The Acadian exile from what is now Nova Scotia was brutal. Wives and husbands were separated as were young lovers. So it was with Evangeline and Gabriel. They were separated when the women were loaded on one ship and the men on another. For three years Evangeline sought the man she loved. When she arrived in Louisiana, she boarded a small boat to come up Bayou Teche, landing at the present site of St. Martinville - near an ancient oak tree on the banks of the bayou. It was there she spotted Gabriel. Running up to him excitedly, she threw her arms around him, only to have him tell her that he had married someone else. Evangeline was heartbroken. Tradition has it that she died in St.Martinville and is buried in the Catholic cemetery near the church. The real names of Evangeline and Gabriel were Emmeline Labiche and Louis Arceneaux. The story typifies what happened to many of the Acadians.
The Louisiana territory was under Spanish control when the Acadians came. Part of their reason for coming was the offer of land. Each family was given a Spanish land grant. It was later that the French took control. In 1803, when Thomas Jefferson sent emissaries to Paris to try to buy New Orleans, they were surprised to have Napoleon tell them that if they wanted New Orleans, they had to take the whole Louisiana territory - and they had to pay $15,000,000 for it. It, of course, turned out to be a bargain, but at the time, it almost bankrupted the young country.
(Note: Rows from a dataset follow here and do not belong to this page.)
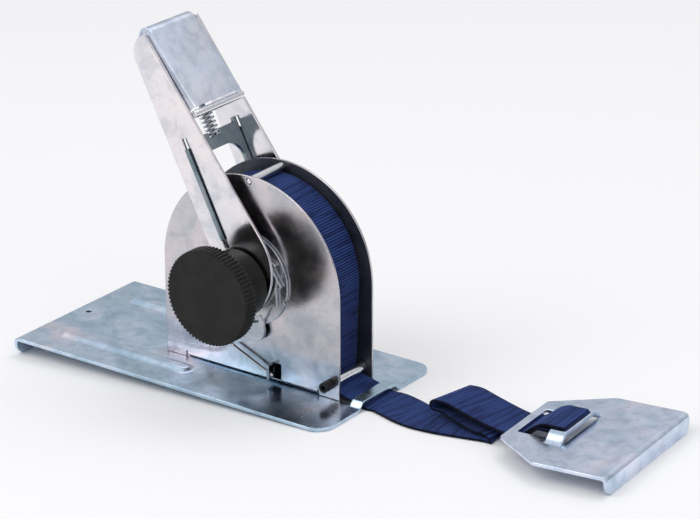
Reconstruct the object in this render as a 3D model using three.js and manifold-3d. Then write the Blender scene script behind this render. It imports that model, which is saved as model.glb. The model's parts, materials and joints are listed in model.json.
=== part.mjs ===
// Ratchet band clamp: a lever ratchet on a base plate winds in a woven strap whose far end carries a
// loose hook plate. All lengths are millimetres, +Z is up, +X runs from the drum towards the hook plate
// and the knob is on the -Y side. The clamp stands on z = 0 on the lip and the far edge of its base.
import * as THREE from 'three';
import { mergeVertices } from 'three/addons/utils/BufferGeometryUtils.js';
import Module from 'manifold-3d';

const wasm = await Module();
wasm.setup();

// Clearances
const seat = 0.3; // between pieces that touch in the real clamp
const play = 0.5; // beside a piece that turns or slides
const overrun = 2; // how far a cutter stands out of what it cuts

// Strap
const strapWidth = 35;
const strapThickness = 1.6;
const strapSidePlay = 0.6; // strap edge to side plate
const rollRadius = 63.6; // the wound strap on the drum
const layerGap = 0.45; // slit below the outermost wound layer
const slitSweep = THREE.MathUtils.degToRad(306); // how far the slit runs under that layer
const leadAngle = THREE.MathUtils.degToRad(252); // where the running strap joins the roll, low at the back

// Base plate
const baseLength = 270;
const baseWidth = 130;
const baseSheet = 2.5;
const baseMargin = 19.3; // arches to the edge that faces the hook plate
const baseCorner = 12.5;
const lipDrop = 11; // below the underside
const lipBend = 4; // outer radius of the bend
const lipCorner = 9;
const lipHole = 4.4;
const lipHoleInset = 12.5;
const lipHoleOffset = 1.6;
const ribLength = 118;
const ribWidth = 15;
const ribHeight = 2.2;
const ribSpacing = 76; // centre to centre
const ribInset = 21; // left edge of the base to the ribs
const ribFlank = 2.5; // width of the sloping rib wall
const windowLength = 24;
const windowSidePlay = 1.6;
const bridgeWidth = 9;
const bridgeRise = 4.5;
const bridgeRamp = 4.5;

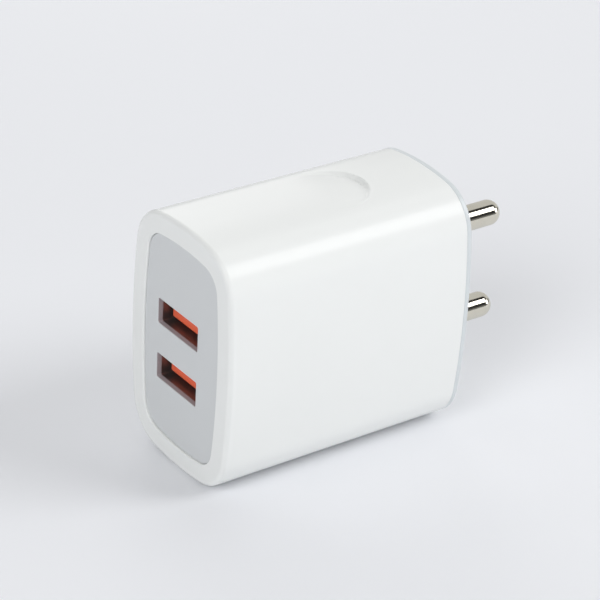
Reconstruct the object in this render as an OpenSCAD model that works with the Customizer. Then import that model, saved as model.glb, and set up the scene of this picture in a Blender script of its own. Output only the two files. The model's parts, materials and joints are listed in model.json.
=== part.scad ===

Despite the rain, we drove into town the afternoon we arrived, to visit the Acadian Culture Center, the Evangeline Oak, the eternal flame honoring the exiles, the Acadian Memorial, the St.Martin de Tours Catholic Church, and the Le Petit Paris Museum. Our Cajun guide was excellent in her description of things. Because of their refusal to deny their Catholic faith and pledge allegiance to the English king, 10,000 people were herded aboard English ships in 1755 to be dispersed around the world. 3,000 of them made their way to Louisiana some ten years later, almost all of whom have been documented and memorialized on the Wall of Names in the Acadian Memorial. Mardi Gras costumes on display at the Le Petit Paris Museum were extraordinary. We dodged showers all afternoon, managing to see all of this without getting too wet. The rain kept the musicians away who normally play Cajun music at the foot of the Evangeline Oak.
The campground at St. Martinville is most unusual. There is a large pavilion - a covered picnic area - with concrete campsites angled around it. Our Airstreams were backed right up to the pavilion. Our "crawfish clutch" meetings at 5:00pm were held in the pavilion - in the rain, with lightning flashing all around. It was far too loud to hear anyone talk.
Tuesday, April 8, 2003 - It rained hard off and on all night, and was still raining at daybreak. Conrad told us about a bird rookery a few miles from the campground. It was misting rain, but we ventured over there to see. Thousands of snowy white egrets and pink spoonbills were nesting in the cypress trees. Some had young in the nests and were feeding them. A number of nutria (brown rodents) were in clumps of bushes in the water. The area was said to be full of alligators, but we saw only one. The birds were incredible to watch, somewhat remindful of the gannets we saw in Newfoundland.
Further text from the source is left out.